═══ Dataset entries

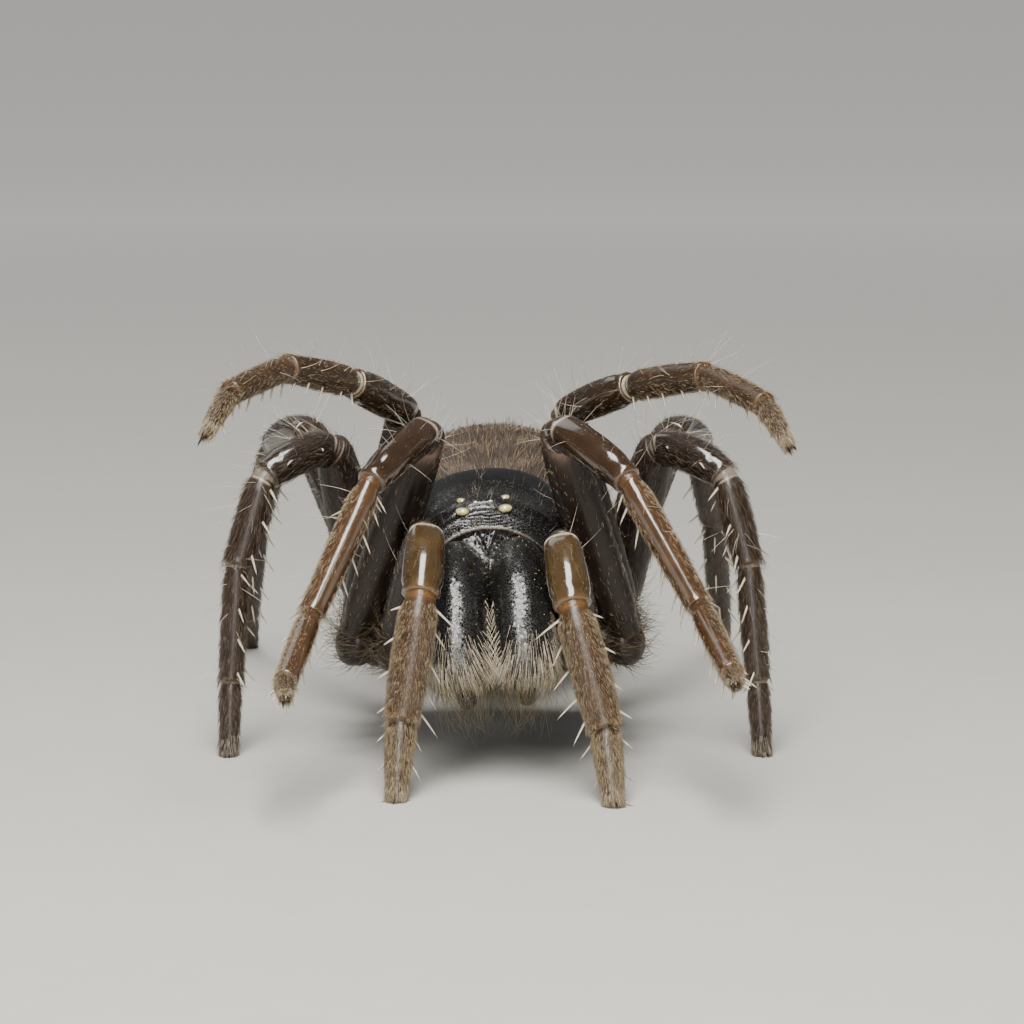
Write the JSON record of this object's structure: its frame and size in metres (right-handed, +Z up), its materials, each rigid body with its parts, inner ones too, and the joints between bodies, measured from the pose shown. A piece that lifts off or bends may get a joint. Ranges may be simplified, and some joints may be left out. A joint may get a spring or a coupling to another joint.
{
  "type": "trapdoor spider model",
  "caption": "Life-size still model of an adult female trapdoor spider with raised front legs, domed carapace, large jaws and an egg-shaped hairy abdomen.",
  "frame": {"origin": "middle of the bounding box on the floor that the feet stand on", "axes": "+Z up, the spider faces -Y, its own left side is +X"},
  "size_m": [0.014, 0.0262, 0.0107],
  "materials": {
    "black_cuticle": "glossy black cuticle with fine grain",
    "femur_cuticle": "satin brown-black cuticle with low keels",
    "dark_cuticle": "dark brown cuticle with short hair",
    "brown_cuticle": "red-brown cuticle with pale hair and spines",
    "abdomen_skin": "soft brown skin with short hair",
    "eye_lens": "clear amber lens",
    "eye_dark": "dark clear lens"
  },
  "bodies": {
    "root": {"abdomen": "abdomen_skin", "carapace": "black_cuticle", "chelicera_left": "black_cuticle", "chelicera_right": "black_cuticle", "eye_anterior_lateral_left": "eye_lens", "eye_anterior_lateral_right": "eye_lens", "eye_anterior_median_left": "eye_dark", "eye_anterior_median_right": "eye_dark", "eye_posterior_lateral_left": "eye_lens", "eye_posterior_lateral_right": "eye_lens", "eye_posterior_median_left": "eye_lens", "eye_posterior_median_right": "eye_lens", "fang_left": "dark_cuticle", "fang_right": "dark_cuticle", "leg1_left_coxa": "dark_cuticle", "leg1_left_femur": "femur_cuticle", "leg1_left_foot": "brown_cuticle", "leg1_left_patella_tibia": "brown_cuticle", "leg1_right_coxa": "dark_cuticle", "leg1_right_femur": "femur_cuticle", "leg1_right_foot": "brown_cuticle", "leg1_right_patella_tibia": "brown_cuticle", "leg2_left_coxa": "dark_cuticle", "leg2_left_femur": "femur_cuticle", "leg2_left_foot": "brown_cuticle", "leg2_left_patella_tibia": "brown_cuticle", "leg2_right_coxa": "dark_cuticle", "leg2_right_femur": "femur_cuticle", "leg2_right_foot": "brown_cuticle", "leg2_right_patella_tibia": "brown_cuticle", "leg3_left_coxa": "dark_cuticle", "leg3_left_femur": "femur_cuticle", "leg3_left_foot": "brown_cuticle", "leg3_left_patella_tibia": "brown_cuticle", "leg3_right_coxa": "dark_cuticle", "leg3_right_femur": "femur_cuticle", "leg3_right_foot": "brown_cuticle", "leg3_right_patella_tibia": "brown_cuticle", "leg4_left_coxa": "dark_cuticle", "leg4_left_femur": "femur_cuticle", "leg4_left_foot": "brown_cuticle", "leg4_left_patella_tibia": "brown_cuticle", "leg4_right_coxa": "dark_cuticle", "leg4_right_femur": "femur_cuticle", "leg4_right_foot": "brown_cuticle", "leg4_right_patella_tibia": "brown_cuticle", "palp_left_femur": "femur_cuticle", "palp_left_maxilla": "dark_cuticle", "palp_left_patella_tibia": "brown_cuticle", "palp_left_tarsus": "brown_cuticle", "palp_right_femur": "femur_cuticle", "palp_right_maxilla": "dark_cuticle", "palp_right_patella_tibia": "brown_cuticle", "palp_right_tarsus": "brown_cuticle", "pedicel": "dark_cuticle", "spinneret_long_left": "abdomen_skin", "spinneret_long_right": "abdomen_skin", "spinneret_median_left": "abdomen_skin", "spinneret_median_right": "abdomen_skin", "sternum": "dark_cuticle"}
  },
  "joints": []
}
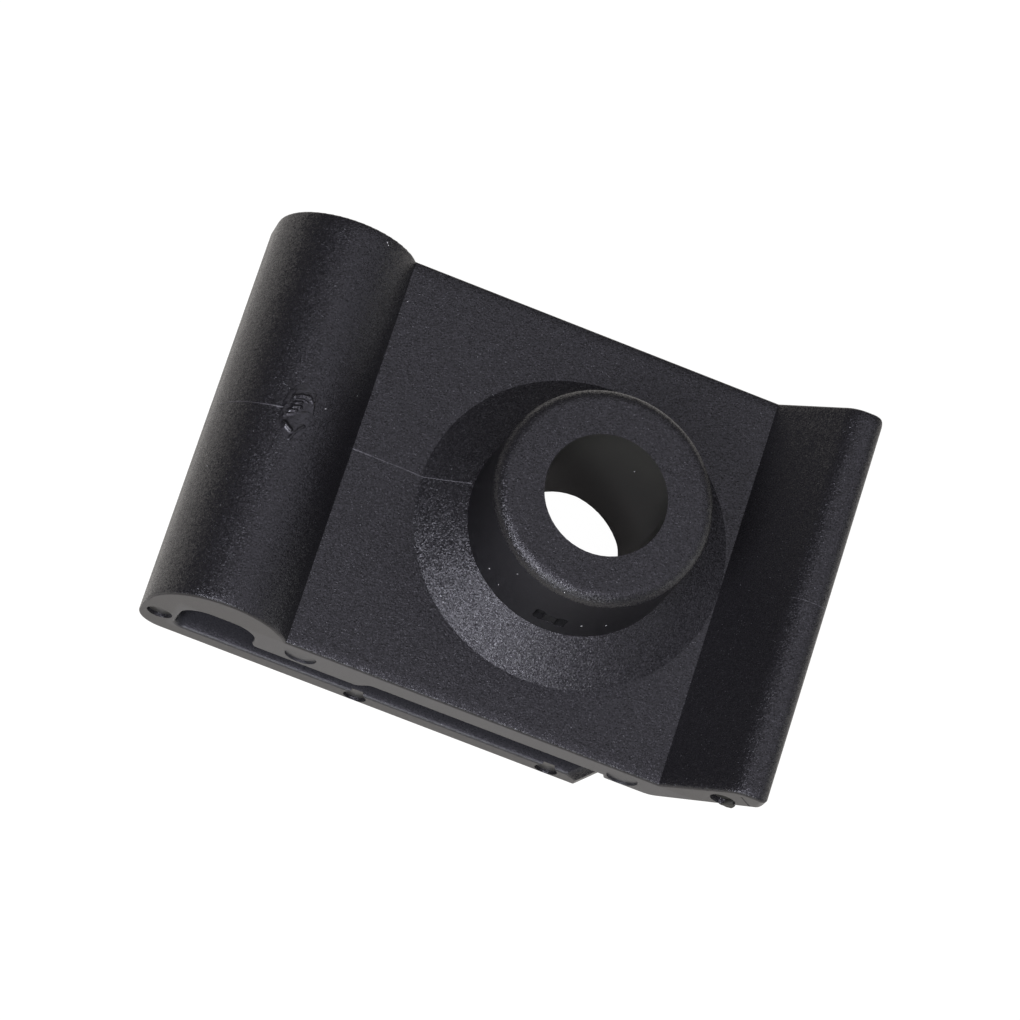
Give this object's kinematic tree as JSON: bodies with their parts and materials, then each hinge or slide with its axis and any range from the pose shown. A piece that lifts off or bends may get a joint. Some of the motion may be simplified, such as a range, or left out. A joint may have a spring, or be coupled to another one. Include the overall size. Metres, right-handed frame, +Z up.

══════

Report the number of lines that contain "this", with no other words.

2